De allí que ya desde el comienzo de la profecías mesiánicas, el AT asocie el gran don del Mesías con la figura de una ‘madre virgen'.
Si en la primera lectura que hoy hemos leído el contraste entre el don de Dios y el esfuerzo del hombre se hace casi por medio de una burla, ahora, en la famosa profecía de Isaías, que también hoy el evangelio de Lucas recuerda entre líneas, este contraste se expresa por medio del signo de la virginidad. “He aquí una doncella (‘almah') concebirá”. “Una ‘virgen”' - interpretan los LXX -.
No. El hombre no habrá de colaborar en esta obra. No la petulancia del varón, la agresiva posesión del macho, el ‘principio activo' según las concepciones biológicas de la época. No desde el ser humano. Será la pura pasividad ‘representada' en la mujer, la sola entrega a Dios, el puro abandono a la gracia, la total aceptación del don divino, el solo dejarse hacer y amar por Dios.
“Hágase en mi según tu corazón, según tu palabra”. Eso solo es lo que permitirá que la miseria de la carne humana remonte las alturas de lo divino. No las que alcanzan nuestro ridículos saltitos de hombres, sino las que podamos alcanzar acunados en los brazos, en raudo vuelo, del Espíritu.
Sí, Ella, la más magnífica de las mujeres, se había hecho ‘nada' ante el Señor.

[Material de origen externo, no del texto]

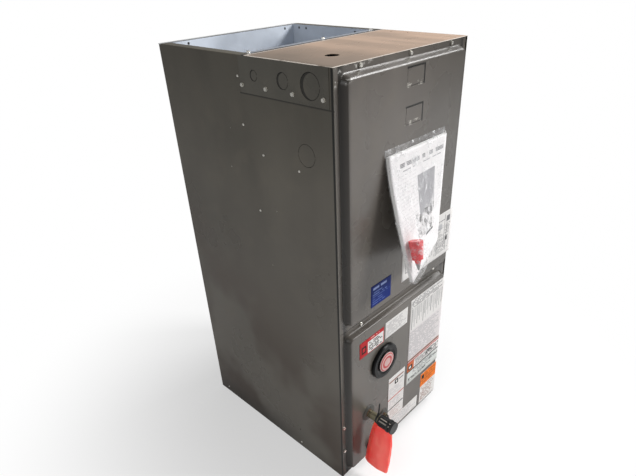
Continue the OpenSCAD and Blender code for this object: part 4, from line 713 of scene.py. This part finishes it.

Incluso, acompañada por José en su promesa de virginidad, había renunciado a aquello que, para las mujeres israelitas, era timbre obligado de honor: la búsqueda de la fertilidad.
De allí su desconcierto “¿Cómo voy a ser madre si no he conocido varón?” “Ni conoceré”, está incluido, ya que si hubiera tenido intención de convivir maritalmente con José la pregunta no hubiera tenido sentido puesto que el Ángel habla de futuro.
Pero así se cumple en Ella el gran signo profetizado por Isaías “la virgen -la estéril por elecció- concebirá”. Y así esta virginidad no es solo signo en cuanto manifestación extraordinaria de una cualquier partenogénesis en la cual aparece milagrosamente, a partir de un óvulo, un factor “y” masculino. Es, a la vez, el signo por antonomasia de esa disponibilidad plena por la cual un varón o una mujer, precisamente en aquello que para ellos constituye la línea más humana y plena de su realización -la paternidad y la maternidad- renuncian a ello, porque saben que, en la economía de la liberalidad divina, Dios promete -y entonces el hombre se atreve a aspirar- mucho más de lo que lo humano puede dar.
La virginidad consagrada, el celibato, elegido o asumido, es como la renuncia a toda iniciativa puramente humana, casi hasta el absurdo, casi hasta la Cruz. De allí su fecundidad sobrenatural.
En María esa fecundidad se hace total. Su virginidad es la puerta de la suprema fertilidad. La Virgen pare a Dios.
Y esa virginidad a la cual Dios no llama perentoriamente, obligatoriamente, a nadie, sino que es el camino privilegiado de algunos que se hacen, libremente, testimonio pleno de la fertilidad de Cristo y de María. Signos de esa virginidad interior a la cual Dios a todos llama y que es la expresada por las palabras de María: “Yo soy la servidora del Señor, que se cumpla en mi lo que has dicho”.
No: “Cumpliré lo que Tú me dices”, como hasta ahora enseñaba Juan Bautista. No “ Construiré tu templo ”, como quería David. Sino, ahora, ya a las puertas del misterio pleno de la Navidad, en la única actitud en la cual podemos hacernos acreedores del don infinito, “Oh, Dios, que se haga en mi lo que Tú quieras”
¡Preña mi esterilidad de Cristo Jesús!